#### Listing:
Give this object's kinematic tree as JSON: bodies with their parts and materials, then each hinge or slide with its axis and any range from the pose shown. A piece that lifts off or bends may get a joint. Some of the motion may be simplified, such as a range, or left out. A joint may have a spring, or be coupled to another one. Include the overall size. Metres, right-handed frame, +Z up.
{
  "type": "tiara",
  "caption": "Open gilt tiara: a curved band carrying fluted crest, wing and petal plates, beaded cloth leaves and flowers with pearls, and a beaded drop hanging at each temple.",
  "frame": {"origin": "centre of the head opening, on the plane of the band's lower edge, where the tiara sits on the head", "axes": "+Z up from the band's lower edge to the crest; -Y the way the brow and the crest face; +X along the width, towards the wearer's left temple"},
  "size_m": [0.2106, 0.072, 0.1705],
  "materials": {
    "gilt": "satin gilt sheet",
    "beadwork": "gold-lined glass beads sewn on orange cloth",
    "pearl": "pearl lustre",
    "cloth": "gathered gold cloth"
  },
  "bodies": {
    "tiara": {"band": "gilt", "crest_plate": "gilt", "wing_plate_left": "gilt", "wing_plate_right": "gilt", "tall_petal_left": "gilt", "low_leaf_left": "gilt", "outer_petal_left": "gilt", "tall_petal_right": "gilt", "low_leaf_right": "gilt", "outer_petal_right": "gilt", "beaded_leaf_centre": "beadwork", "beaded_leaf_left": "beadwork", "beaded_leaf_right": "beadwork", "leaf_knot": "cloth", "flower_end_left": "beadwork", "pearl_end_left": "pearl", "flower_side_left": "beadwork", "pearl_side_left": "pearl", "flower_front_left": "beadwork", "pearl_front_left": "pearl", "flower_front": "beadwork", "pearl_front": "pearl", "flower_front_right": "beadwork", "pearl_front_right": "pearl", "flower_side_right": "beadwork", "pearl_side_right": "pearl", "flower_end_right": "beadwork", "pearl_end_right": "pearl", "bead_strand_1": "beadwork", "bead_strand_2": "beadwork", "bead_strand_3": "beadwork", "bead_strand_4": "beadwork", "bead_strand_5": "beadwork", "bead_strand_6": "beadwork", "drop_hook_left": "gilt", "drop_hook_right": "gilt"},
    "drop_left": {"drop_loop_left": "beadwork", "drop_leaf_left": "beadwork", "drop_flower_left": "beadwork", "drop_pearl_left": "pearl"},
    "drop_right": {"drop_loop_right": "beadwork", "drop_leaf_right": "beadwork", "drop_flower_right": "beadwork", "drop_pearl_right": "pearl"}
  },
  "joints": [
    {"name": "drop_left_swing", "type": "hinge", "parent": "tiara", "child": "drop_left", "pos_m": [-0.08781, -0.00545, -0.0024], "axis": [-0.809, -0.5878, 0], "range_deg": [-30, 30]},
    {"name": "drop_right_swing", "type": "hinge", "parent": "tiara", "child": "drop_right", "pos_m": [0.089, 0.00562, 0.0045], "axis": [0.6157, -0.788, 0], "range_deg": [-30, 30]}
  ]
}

* * *

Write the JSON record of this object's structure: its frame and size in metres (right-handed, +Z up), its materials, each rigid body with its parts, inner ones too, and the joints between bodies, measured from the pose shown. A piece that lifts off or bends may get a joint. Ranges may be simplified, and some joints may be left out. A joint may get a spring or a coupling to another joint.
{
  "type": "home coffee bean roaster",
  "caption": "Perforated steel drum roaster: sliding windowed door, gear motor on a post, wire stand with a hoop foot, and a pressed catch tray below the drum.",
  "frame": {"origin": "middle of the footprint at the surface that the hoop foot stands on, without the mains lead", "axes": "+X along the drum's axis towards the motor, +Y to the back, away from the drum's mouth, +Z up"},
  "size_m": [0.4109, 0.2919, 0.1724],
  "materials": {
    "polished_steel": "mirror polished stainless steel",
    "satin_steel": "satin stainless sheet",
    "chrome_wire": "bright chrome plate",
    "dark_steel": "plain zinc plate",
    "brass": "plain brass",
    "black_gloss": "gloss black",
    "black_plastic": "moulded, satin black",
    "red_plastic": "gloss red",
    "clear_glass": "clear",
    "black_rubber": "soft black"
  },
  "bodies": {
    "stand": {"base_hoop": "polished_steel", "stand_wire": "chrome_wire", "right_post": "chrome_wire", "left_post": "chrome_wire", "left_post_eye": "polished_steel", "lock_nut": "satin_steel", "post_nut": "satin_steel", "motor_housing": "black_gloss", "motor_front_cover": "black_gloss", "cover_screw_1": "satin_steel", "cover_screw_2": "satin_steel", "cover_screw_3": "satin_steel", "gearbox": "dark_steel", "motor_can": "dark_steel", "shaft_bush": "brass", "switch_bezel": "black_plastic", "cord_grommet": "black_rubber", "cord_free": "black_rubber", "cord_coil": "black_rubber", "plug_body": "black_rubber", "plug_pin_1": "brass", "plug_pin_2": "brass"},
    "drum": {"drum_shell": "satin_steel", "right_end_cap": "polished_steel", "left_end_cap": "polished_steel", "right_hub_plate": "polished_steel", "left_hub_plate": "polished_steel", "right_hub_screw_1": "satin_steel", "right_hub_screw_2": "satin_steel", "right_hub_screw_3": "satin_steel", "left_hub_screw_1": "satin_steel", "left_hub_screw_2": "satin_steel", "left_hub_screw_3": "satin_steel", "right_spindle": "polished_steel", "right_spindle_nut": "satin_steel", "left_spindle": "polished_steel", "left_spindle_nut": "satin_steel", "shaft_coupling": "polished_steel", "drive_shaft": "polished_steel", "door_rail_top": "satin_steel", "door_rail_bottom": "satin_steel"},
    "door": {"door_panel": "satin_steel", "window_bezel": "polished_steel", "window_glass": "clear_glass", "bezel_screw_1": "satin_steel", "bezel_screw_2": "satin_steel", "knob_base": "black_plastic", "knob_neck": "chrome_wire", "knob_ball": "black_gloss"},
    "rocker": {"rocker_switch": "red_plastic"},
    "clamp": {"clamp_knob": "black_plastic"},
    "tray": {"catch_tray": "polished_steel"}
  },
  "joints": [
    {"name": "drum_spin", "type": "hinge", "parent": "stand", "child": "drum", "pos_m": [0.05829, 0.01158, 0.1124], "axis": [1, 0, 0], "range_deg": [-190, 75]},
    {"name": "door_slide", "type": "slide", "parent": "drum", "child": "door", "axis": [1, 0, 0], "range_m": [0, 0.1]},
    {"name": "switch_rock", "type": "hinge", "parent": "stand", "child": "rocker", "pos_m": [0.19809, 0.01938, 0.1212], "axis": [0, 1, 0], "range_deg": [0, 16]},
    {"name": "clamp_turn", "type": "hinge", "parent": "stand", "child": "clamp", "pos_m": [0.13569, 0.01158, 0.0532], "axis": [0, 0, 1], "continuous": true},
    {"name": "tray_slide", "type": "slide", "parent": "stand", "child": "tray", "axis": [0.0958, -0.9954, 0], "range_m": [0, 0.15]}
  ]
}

* * *

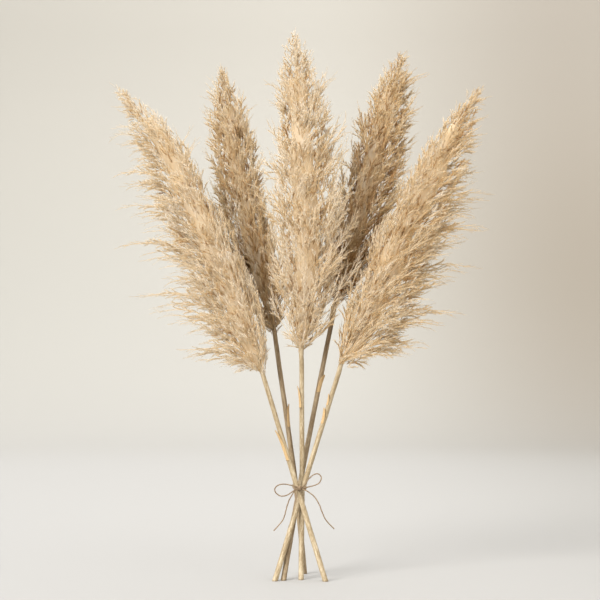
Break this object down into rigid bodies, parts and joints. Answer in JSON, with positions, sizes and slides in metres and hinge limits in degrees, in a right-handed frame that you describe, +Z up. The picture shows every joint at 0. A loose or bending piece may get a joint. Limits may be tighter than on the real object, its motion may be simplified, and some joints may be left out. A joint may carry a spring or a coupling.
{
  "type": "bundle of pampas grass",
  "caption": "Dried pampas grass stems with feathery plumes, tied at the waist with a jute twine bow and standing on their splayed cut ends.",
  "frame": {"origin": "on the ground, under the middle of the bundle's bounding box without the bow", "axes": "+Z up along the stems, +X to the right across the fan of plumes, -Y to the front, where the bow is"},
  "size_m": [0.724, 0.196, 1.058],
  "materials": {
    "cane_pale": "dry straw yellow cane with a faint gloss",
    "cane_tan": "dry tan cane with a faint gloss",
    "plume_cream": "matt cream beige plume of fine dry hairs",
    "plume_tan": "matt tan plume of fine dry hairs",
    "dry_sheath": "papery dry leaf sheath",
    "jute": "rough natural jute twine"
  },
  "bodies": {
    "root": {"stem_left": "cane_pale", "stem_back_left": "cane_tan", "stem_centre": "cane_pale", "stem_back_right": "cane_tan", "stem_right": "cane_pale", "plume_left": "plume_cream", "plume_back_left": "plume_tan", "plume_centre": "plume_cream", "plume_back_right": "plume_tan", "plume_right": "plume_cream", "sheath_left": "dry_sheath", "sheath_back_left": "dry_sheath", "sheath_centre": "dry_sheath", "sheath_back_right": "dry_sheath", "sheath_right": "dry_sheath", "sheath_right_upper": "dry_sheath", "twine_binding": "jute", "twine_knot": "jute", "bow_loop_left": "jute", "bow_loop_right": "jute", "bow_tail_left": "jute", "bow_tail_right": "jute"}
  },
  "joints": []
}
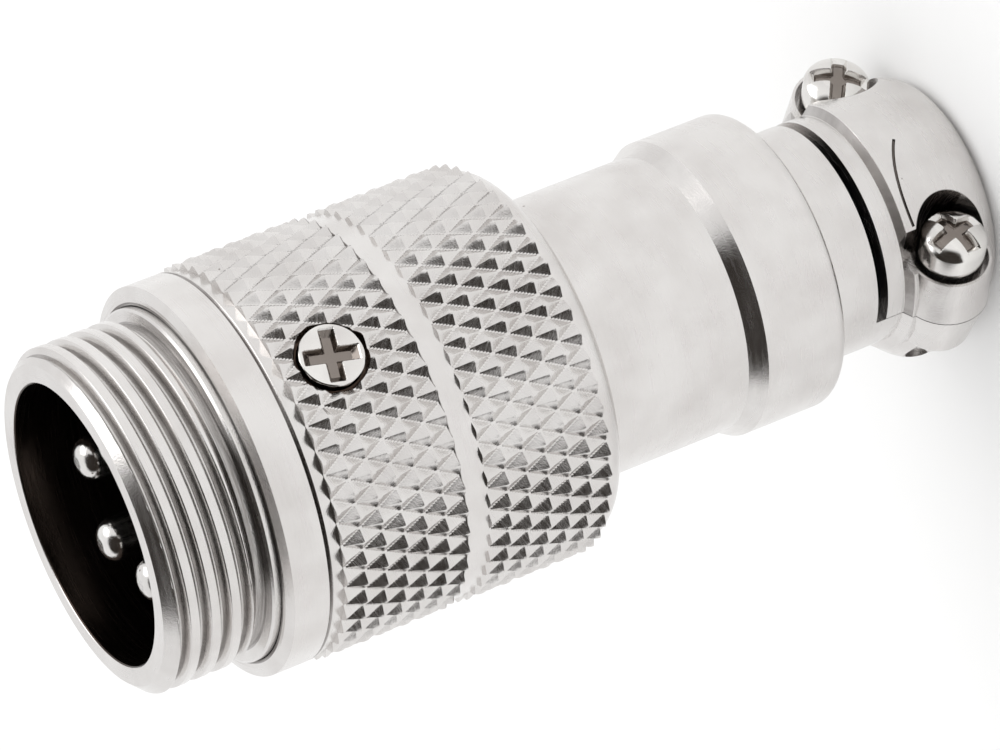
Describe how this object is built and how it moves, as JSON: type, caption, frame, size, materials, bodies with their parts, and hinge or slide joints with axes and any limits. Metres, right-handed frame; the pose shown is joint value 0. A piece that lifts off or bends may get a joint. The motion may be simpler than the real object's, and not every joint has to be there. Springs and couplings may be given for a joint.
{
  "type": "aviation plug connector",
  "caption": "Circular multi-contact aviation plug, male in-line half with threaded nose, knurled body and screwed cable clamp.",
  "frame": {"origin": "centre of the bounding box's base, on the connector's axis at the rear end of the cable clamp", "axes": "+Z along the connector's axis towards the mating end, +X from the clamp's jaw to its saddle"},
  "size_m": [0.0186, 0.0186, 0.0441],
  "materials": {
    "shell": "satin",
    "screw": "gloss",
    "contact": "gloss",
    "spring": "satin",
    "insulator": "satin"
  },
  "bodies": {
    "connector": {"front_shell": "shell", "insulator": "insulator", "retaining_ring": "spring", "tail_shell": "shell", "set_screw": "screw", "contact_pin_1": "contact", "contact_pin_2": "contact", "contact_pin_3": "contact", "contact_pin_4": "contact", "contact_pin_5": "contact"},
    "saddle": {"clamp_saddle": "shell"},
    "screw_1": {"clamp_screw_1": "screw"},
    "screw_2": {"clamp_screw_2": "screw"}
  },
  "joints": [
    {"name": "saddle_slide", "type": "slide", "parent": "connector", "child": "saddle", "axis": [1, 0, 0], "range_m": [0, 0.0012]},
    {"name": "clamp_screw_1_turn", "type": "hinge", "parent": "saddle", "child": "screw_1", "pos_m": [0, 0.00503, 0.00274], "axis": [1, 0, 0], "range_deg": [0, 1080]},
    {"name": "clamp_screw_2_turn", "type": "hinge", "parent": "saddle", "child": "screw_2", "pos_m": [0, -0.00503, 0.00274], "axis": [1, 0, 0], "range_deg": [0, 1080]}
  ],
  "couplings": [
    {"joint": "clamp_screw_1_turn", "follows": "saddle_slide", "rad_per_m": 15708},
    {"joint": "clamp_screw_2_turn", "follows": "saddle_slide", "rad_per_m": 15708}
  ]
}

#### To do:
Go through the listing above and work out how many lines contain the string "limits". Reply with the number alone.

#### Response below:
2